** Start DATASET EXTRACT **

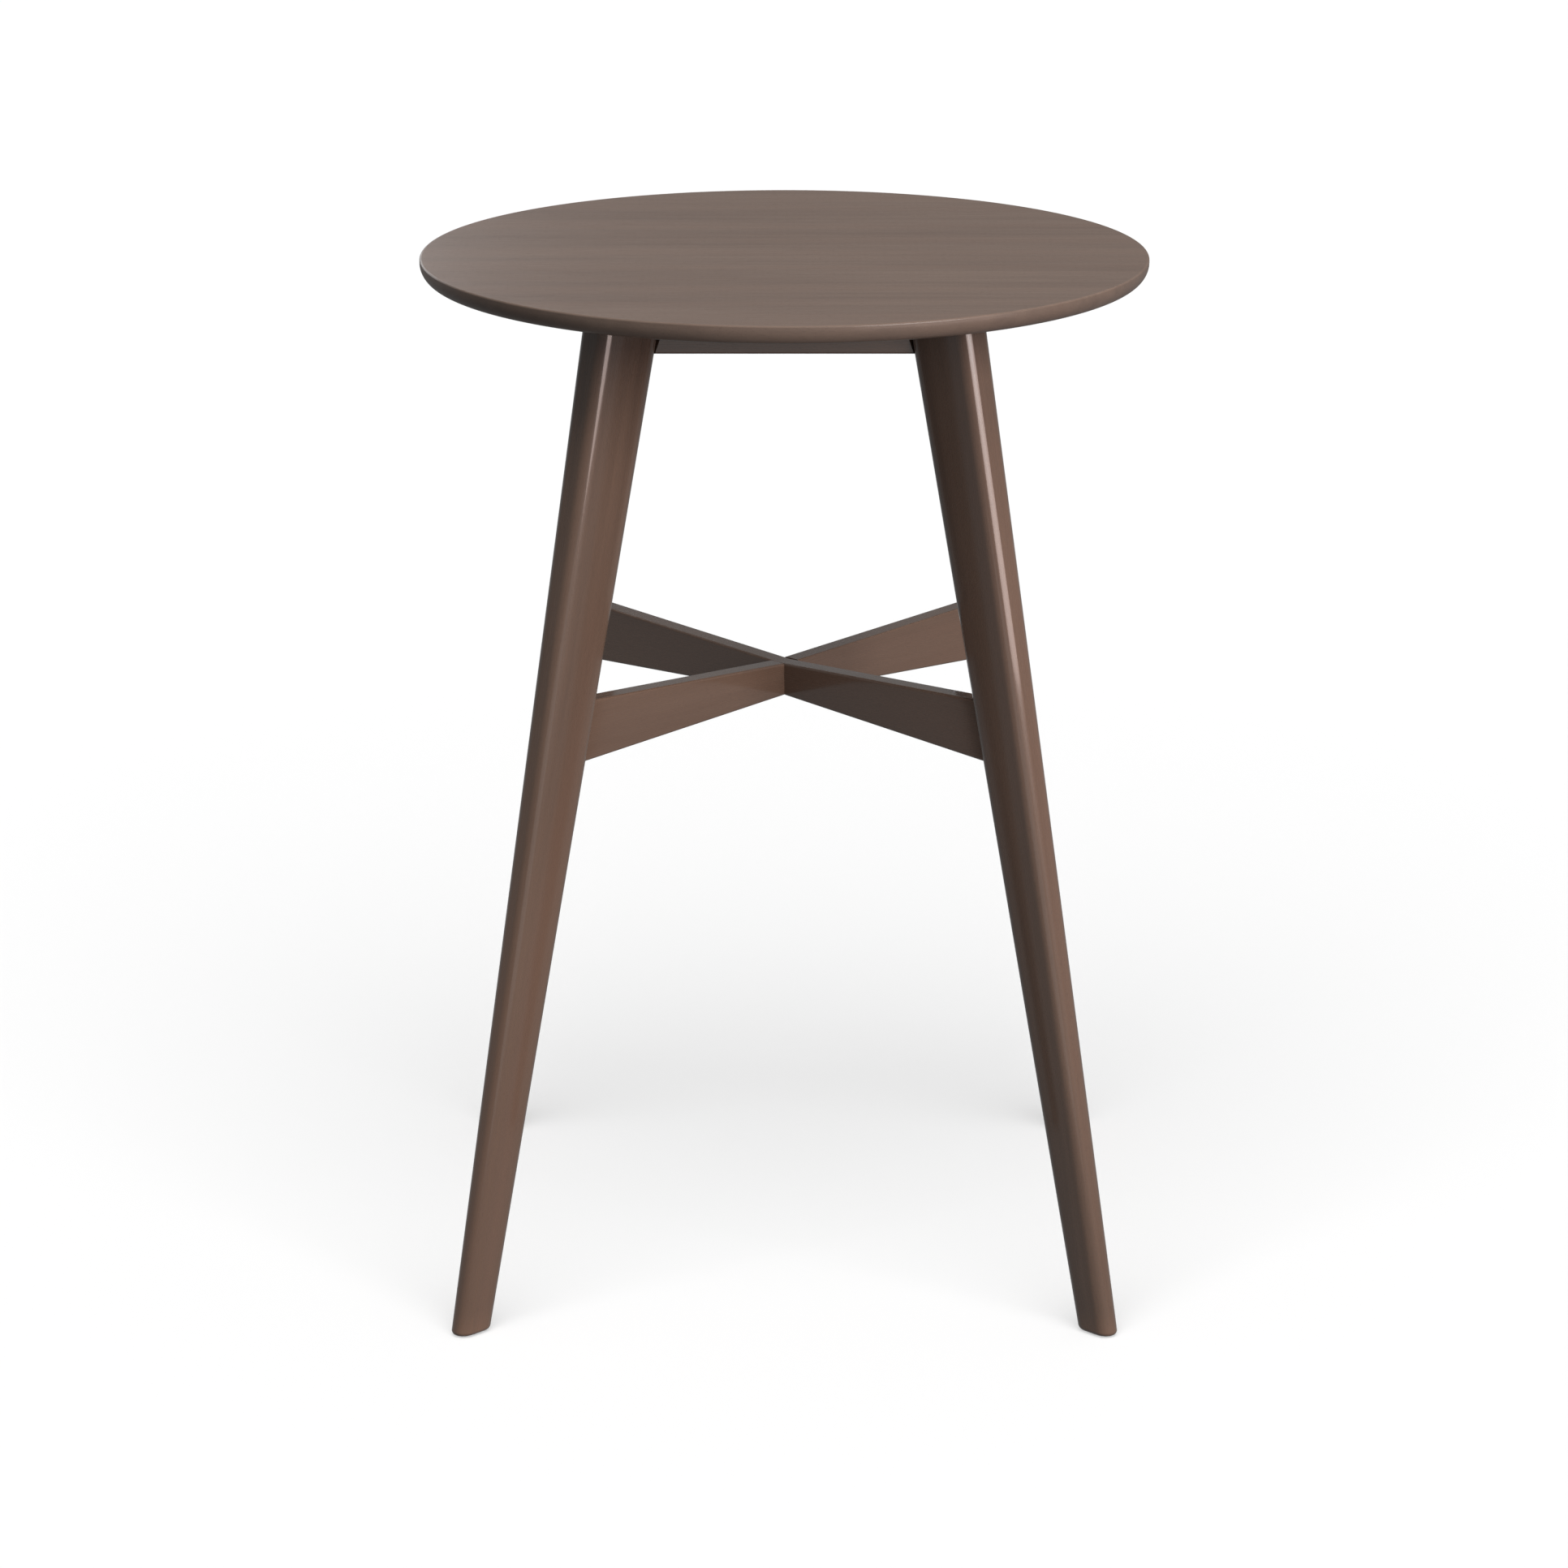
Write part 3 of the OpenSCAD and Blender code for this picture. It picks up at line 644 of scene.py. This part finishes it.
socket = hexagon_outline(socket_width, bolt_sides)
dome = [(bolt_seat - bolt_head_height + (bolt_head_height - dome_low) * (1 - math.cos(a)),
         bolt_head / 2 * math.sin(a)) for a in np.radians(np.linspace(30, 90, 9))]
dome_face = dome[0][0]
dome += [(bolt_seat - back, bolt_head / 2 - inwards) for back, inwards in head_under_edge]
dome += [(bolt_seat, bolt_outer)]
bottom = dome_face + socket_depth
socket_rows = [(bottom + socket_tip_depth, socket_tip_radius), (bottom, socket * 0.92),
               (bottom - socket_floor_round, socket),
               (dome_face + socket_mouth_round, socket), (dome_face, socket * 1.06)]
bolt_rows = np.concatenate([
    lathe(socket_rows + dome, bolt_sides),
    threaded(bolt_seat + plain_shank, bolt_seat + bolt_length - bolt_end_length, bolt_outer,
             bolt_core, bolt_thread_pitch, bolt_sides),
    lathe([(bolt_seat + bolt_length, bolt_end_radius)], bolt_sides)])
bolts = skin("domed_leg_bolts", at_bolts(with_ends(bolt_rows)))
springs = skin("split_spring_washers", at_bolts(with_ends(
    washer(spring_outer, bolt_seat, spring_thickness, spring_first, spring_last))))
flats = skin("flat_bolt_washers", at_bolts(
    washer(washer_outer, block_face - washer_thickness, washer_thickness)))
for piece, replaced in ((bolts, "leg_bolts"), (springs, "spring_washers"),
                        (flats, "flat_washers")):
    piece.data.materials.append(zinc)
    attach(piece, "root")
    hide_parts(replaced)

# Tabletop: a round board, stained and lacquered as the rest, with its grain from side to side. A
# router has taken a small round off its upper arris and a long quarter curve off its under-edge,
# which leaves a narrow upright band. The top screws hold it down from inside the rails.
top_z = 1.060
top_radius = 0.375
arris = 0.002
band = 0.0022
undercut = 0.014
hub_radius = 0.02
curve_gap = 0.0005
top_sides = 288


def top_profile():
    """Upright outline of the top from the middle of its upper face to the middle of its lower
    one, as (height, radius): level, a quarter circle, upright, a quarter ellipse, level."""
    arris_z, arris_radius = top_z - arris, top_radius - arris
    band_low = arris_z - band
    flat = [(top_z, r) for r in np.linspace(hub_radius, arris_radius - curve_gap, 14)]
    upper = [(arris_z + arris * math.sin(a), arris_radius + arris * math.cos(a))
             for a in np.radians(np.linspace(90, 0, 9))]
    lower = [(band_low - (band_low - head_z) * math.sin(a),
              top_radius - undercut * (1 - math.cos(a)))
             for a in np.radians(np.linspace(0, 90, 25))]
    under = [(head_z, r) for r in np.linspace(top_radius - undercut - curve_gap, hub_radius, 12)]
    return flat + upper + lower + under


# The pilot holes of the top screws are in pairs, over the middle of each rail's thickness. The
# top is cut from a plank of its own, and its stain is barely rubbed along the arris.
rail_line = round(frame_half - rail_thickness / 2, 5)
top_screw_x, top_screw_bite = 0.058, 0.014
pilot_low = -0.002
arris_rubbed, on_edge = 0.05, 1e-5


def at_top_screws(tube, z):
    """The upright tube at every top screw's place, raised by z."""
    return [turned(tube + (side * top_screw_x, -rail_line, z), turn)
            for turn in (0, 90, 180, 270) for side in (-1, 1)]


tabletop = skin("round_walnut_top", [with_ends(upright(lathe(top_profile(), top_sides)))])
pilot = upright(with_ends(lathe([(head_z + pilot_low, screw_bore),
                                 (head_z + top_screw_bite + end_gap, screw_bore)], 20)))
bore(tabletop, at_top_screws(pilot, 0))
x, y, z = points_of(tabletop).T
on_arris = (np.hypot(x, y) > top_radius - arris - on_edge) & (z > top_z - arris - on_edge)
lay_grain(tabletop, x + 41.0, y + 0.9, z - top_z + 0.35, on_arris * arris_rubbed)
even_shading(tabletop)
tabletop.data.materials.append(stained_wood(
    "walnut_stained_top", (0.0860, 0.0620, 0.0495), (0.0585, 0.0417, 0.0337),
    (0.078, 0.0537, 0.0422), roughness=0.38, coat=0.1, specular=0.15))
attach(tabletop, "root")
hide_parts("tabletop")

# Top screws: eight zinc-plated pan-head screws, two to a rail. Their heads sit deep in
# counterbores in the rails' lower edges, and their points bite into the underside of the top.
top_screw_length, top_thread_start = 0.040, 0.015
screw_seat = head_z + top_screw_bite - top_screw_length
pan_head, pan_height, pan_recess_depth = 0.008, 0.0028, 0.0014
pan_edge_height, pan_edge_round = 0.0002, 0.0003
pan_recess = cross_outline(pan_head * 0.26, pan_head * 0.06, screw_sides)
pan = [(-pan_height + pan_height / 2 * (1 - math.cos(a)), pan_head / 2 * math.sin(a))
       for a in np.radians(np.linspace(32, 90, 8))]
pan = cross_recess(pan_recess, pan[0][0], pan_recess_depth) + pan
pan += [(-pan_edge_height, pan_head / 2), (0, pan_head / 2 - pan_edge_round), (0, shank_radius)]
pan_screw = wood_screw(pan, top_thread_start, top_screw_length)
pan_screws = skin("pan_head_top_screws", at_top_screws(pan_screw, screw_seat))
pan_screws.data.materials.append(zinc)
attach(pan_screws, "root")
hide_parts("top_screws")

# Floor glides and their nails: a brown nylon disc under each foot, rounded where it meets the
# floor, with one zinc-plated nail whose head is sunk in the middle of it.
glide_radius, glide_sides = 0.0075, 64
nail_low, nail_head, nail_head_height = 0.0003, 0.0056, 0.0008
nail_head_edge, nail_tip, nail_sides = 0.0002, 0.0002, 32


def moulded_nylon(name):
    """Brown nylon: smooth, slightly mottled, with scuffs in its gloss."""
    material, tree, shader = blank_material(name)
    place = node(tree, "TexCoord").outputs["Object"]
    mottle = node(tree, "TexNoise", {"Vector": place, "Scale": 400.0, "Detail": 4.0}).outputs["Fac"]
    colour = blend(tree, mottle, (0.030, 0.022, 0.017, 1), (0.055, 0.043, 0.035, 1))
    tree.links.new(colour, shader.inputs["Base Color"])
    tree.links.new(remap(tree, mottle, 0, 1, 0.35, 0.65), shader.inputs["Roughness"])
    add_relief(tree, shader, mottle, 0.2, 0.0001)
    return material


nylon = moulded_nylon("brown_nylon")
head_hole = nail_head / 2 + thread_gap
hole_mouth = [(0.0001, head_hole), (0, head_hole + 0.0002)]
lip = [(foot_z / 2 * (1 - math.cos(a)), glide_radius - foot_z / 2 * (1 - math.sin(a)))
       for a in np.radians(np.linspace(0, 90, 9))]
glide = upright(with_ends(lathe([(nail_low + nail_head_height, head_hole)] + hole_mouth + lip
                                + [(foot_z, glide_radius)], glide_sides)))
nail = upright(with_ends(lathe([
    (nail_low, nail_head / 2 - nail_head_edge), (nail_low + nail_head_edge, nail_head / 2),
    (nail_low + nail_head_height - nail_head_edge, nail_head / 2),
    (nail_low + nail_head_height, nail_diameter / 2),
    (nail_length - nail_diameter, nail_diameter / 2), (nail_length, nail_tip)], nail_sides)))
for corner, turn in corner_turns.items():
    disc = skin(corner + "_nylon_glide", [turned(glide + (leg_middle(0), 0, 0), turn)])
    disc.data.materials.append(nylon)
    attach(disc, "root")
    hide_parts("foot_glide_" + corner)
nails = skin("glide_nails_in_feet", [turned(nail + (leg_middle(0), 0, 0), turn)
                                     for turn in corner_turns.values()])
nails.data.materials.append(zinc)
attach(nails, "root")
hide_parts("glide_nails")

# Studio: a pale floor in a white surround, both of which the camera sees lighter than they shine.
# The table and the floor are lit apart, so that the table's shadow stays as faint as in the
# photograph. The camera is in front of the table, above the top, with a long lens.
scene = bpy.context.scene
scene.view_settings.view_transform = "Standard"
scene.view_settings.look = "None"
floor_half = 60
floor_dark, floor_pale = (0.22, 0.22, 0.22, 1), (0.84, 0.84, 0.84, 1)
surround_given, surround_seen = 0.2, 1.0
camera_lens, camera_down = 132.85, 15.951
camera_place = (-0.0004, -5.8739, 2.1717)

floor_mesh = bpy.data.meshes.new("studio_floor")
floor_mesh.from_pydata([(-floor_half, -floor_half, 0), (floor_half, -floor_half, 0),
                        (floor_half, floor_half, 0), (-floor_half, floor_half, 0)],
                       [], [(0, 1, 2, 3)])
floor = bpy.data.objects.new("studio_floor", floor_mesh)
scene.collection.objects.link(floor)
floor_paint, tree, shader = blank_material("studio_floor_paint")
seen_directly = node(tree, "LightPath").outputs["Is Camera Ray"]
tree.links.new(blend(tree, seen_directly, floor_dark, floor_pale), shader.inputs["Base Color"])
shader.inputs["Roughness"].default_value = 1.0
shader.inputs["Specular IOR Level"].default_value = 0.0
floor_mesh.materials.append(floor_paint)

world = bpy.data.worlds.new("white_surround")
scene.world = world
world.use_nodes = True
tree = world.node_tree
seen_directly = node(tree, "LightPath").outputs["Is Camera Ray"]
strength = remap(tree, seen_directly, 0, 1, surround_given, surround_seen)
tree.links.new(strength, tree.nodes["Background"].inputs["Strength"])
tree.nodes["Background"].inputs["Color"].default_value = (1, 1, 1, 1)


def soft_light(name, place, target, width, height, power, tint=(1, 1, 1)):
    """A rectangular light at place, facing target, with its width level."""
    lamp = bpy.data.lights.new(name, "AREA")
    lamp.shape = "RECTANGLE"
    lamp.size, lamp.size_y = width, height
    lamp.energy = power
    lamp.color = tint
    holder = bpy.data.objects.new(name, lamp)
    away = np.array(place) - np.array(target)
    away = away / np.linalg.norm(away)
    side = np.cross((0, 0, 1), away)
    side = side / np.linalg.norm(side)
    above = np.cross(away, side)
    holder.location = place
    holder.rotation_euler = Matrix(np.stack([side, above, away], axis=1).tolist()).to_euler()
    holder.visible_camera = False
    scene.collection.objects.link(holder)
    return holder


def sky_light(name, tilt, breadth, strength):
    """A light from far above, leaning tilt degrees to the front and breadth degrees across."""
    lamp = bpy.data.lights.new(name, "SUN")
    lamp.energy = strength
    lamp.angle = math.radians(breadth)
    holder = bpy.data.objects.new(name, lamp)
    holder.rotation_euler = (math.radians(tilt), 0, 0)
    scene.collection.objects.link(holder)
    return holder


def light_only(name, things, lamps):
    """Lets the lamps light only the things."""
    lit = bpy.data.collections.new(name)
    for thing in things:
        lit.objects.link(thing)
    for lamp in lamps:
        lamp.light_linking.receiver_collection = lit


# The table has a broad light overhead, a near and a wide one at the front right, a low one in
# front and one behind on the left. The floor has a broad light and an even lift with no shadow.
sky_over_table = sky_light("sky_over_table", tilt=0, breadth=80, strength=5.7)
sky_over_table.visible_glossy = False
sky_over_floor = sky_light("sky_over_floor", tilt=42, breadth=70, strength=1.9)
floor_lift = sky_light("floor_lift", tilt=0, breadth=1, strength=1.75)
floor_lift.data.use_shadow = False
near_light = soft_light("front_right_light", place=(1.08, -1.12, 1.1), target=(0, 0, 1.05),
                        width=1.4, height=0.7, power=12.6, tint=(1, 0.81, 0.76))
wide_light = soft_light("wide_right_light", place=(3.5, -4.1, 3.3), target=(0, 0, 0.6),
                        width=3.0, height=3.0, power=560)
reflector = soft_light("front_reflector", place=(0, -3.7, 0.1), target=(0, 0, 1.0),
                       width=2.4, height=1.4, power=4)
back_light = soft_light("back_left_light", place=(-2.4, 5.0, 2.1), target=(0, 0, 1.06),
                        width=3.6, height=1.6, power=40, tint=(0.92, 0.96, 1))
table_things = [thing for thing in scene.objects if thing.type == "MESH" and thing is not floor]
light_only("lit_as_the_table", table_things,
           [sky_over_table, near_light, wide_light, back_light, reflector])
light_only("lit_as_the_floor", [floor], [sky_over_floor, floor_lift])

camera_data = bpy.data.cameras.new("camera")
camera_data.sensor_width = 36.0
camera_data.lens = camera_lens
camera = bpy.data.objects.new("camera", camera_data)
camera.location = camera_place
camera.rotation_euler = (math.radians(90 - camera_down), 0, 0)
scene.collection.objects.link(camera)
scene.camera = camera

** End DATASET EXTRACT **

* TASK BRIEF *
Print, unaltered, every line from the beginning of the material down to the line with "top_sides = 288".

* REPLY *
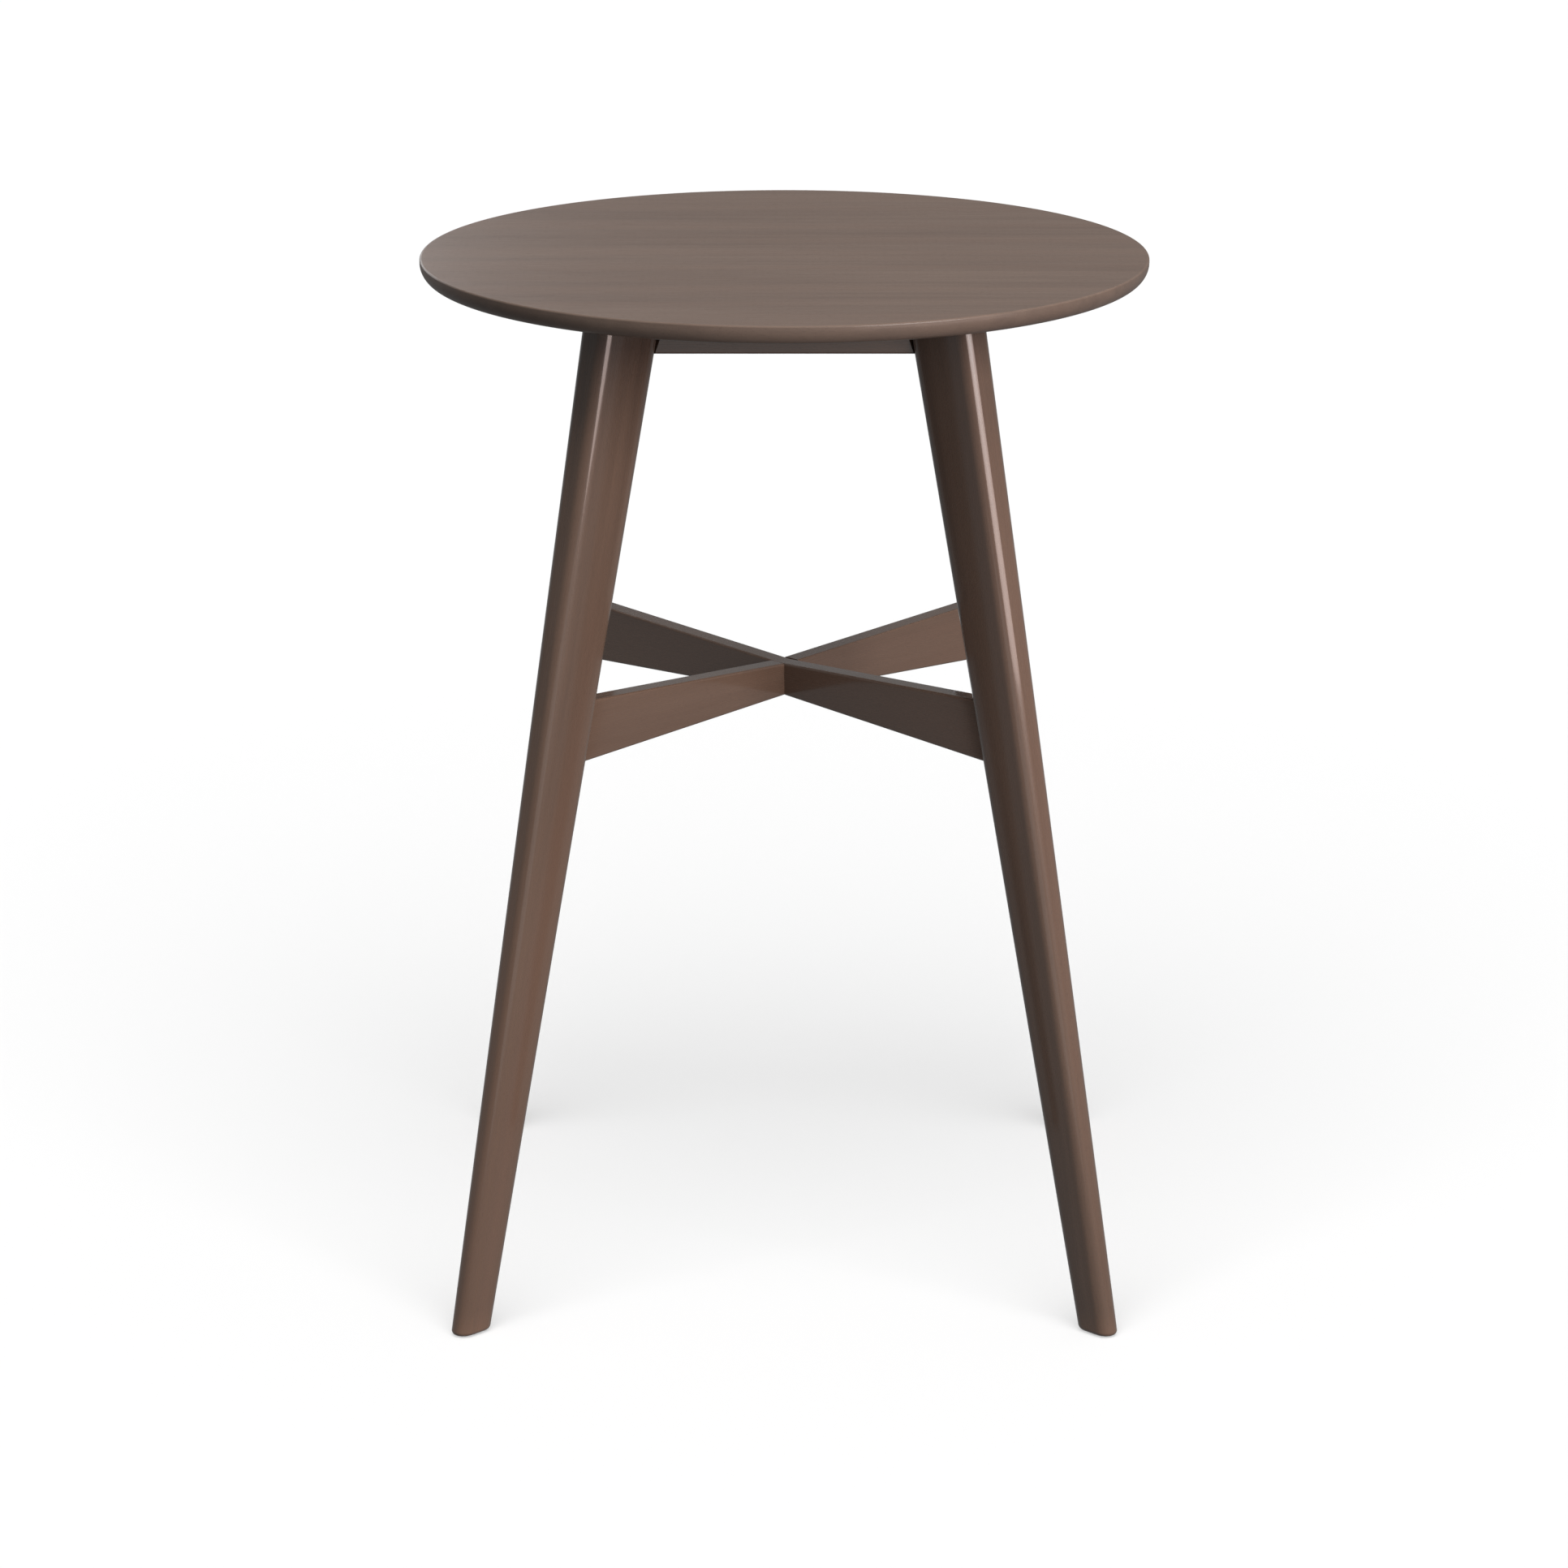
Write part 3 of the OpenSCAD and Blender code for this picture. It picks up at line 644 of scene.py. This part finishes it.
socket = hexagon_outline(socket_width, bolt_sides)
dome = [(bolt_seat - bolt_head_height + (bolt_head_height - dome_low) * (1 - math.cos(a)),
         bolt_head / 2 * math.sin(a)) for a in np.radians(np.linspace(30, 90, 9))]
dome_face = dome[0][0]
dome += [(bolt_seat - back, bolt_head / 2 - inwards) for back, inwards in head_under_edge]
dome += [(bolt_seat, bolt_outer)]
bottom = dome_face + socket_depth
socket_rows = [(bottom + socket_tip_depth, socket_tip_radius), (bottom, socket * 0.92),
               (bottom - socket_floor_round, socket),
               (dome_face + socket_mouth_round, socket), (dome_face, socket * 1.06)]
bolt_rows = np.concatenate([
    lathe(socket_rows + dome, bolt_sides),
    threaded(bolt_seat + plain_shank, bolt_seat + bolt_length - bolt_end_length, bolt_outer,
             bolt_core, bolt_thread_pitch, bolt_sides),
    lathe([(bolt_seat + bolt_length, bolt_end_radius)], bolt_sides)])
bolts = skin("domed_leg_bolts", at_bolts(with_ends(bolt_rows)))
springs = skin("split_spring_washers", at_bolts(with_ends(
    washer(spring_outer, bolt_seat, spring_thickness, spring_first, spring_last))))
flats = skin("flat_bolt_washers", at_bolts(
    washer(washer_outer, block_face - washer_thickness, washer_thickness)))
for piece, replaced in ((bolts, "leg_bolts"), (springs, "spring_washers"),
                        (flats, "flat_washers")):
    piece.data.materials.append(zinc)
    attach(piece, "root")
    hide_parts(replaced)

# Tabletop: a round board, stained and lacquered as the rest, with its grain from side to side. A
# router has taken a small round off its upper arris and a long quarter curve off its under-edge,
# which leaves a narrow upright band. The top screws hold it down from inside the rails.
top_z = 1.060
top_radius = 0.375
arris = 0.002
band = 0.0022
undercut = 0.014
hub_radius = 0.02
curve_gap = 0.0005
top_sides = 288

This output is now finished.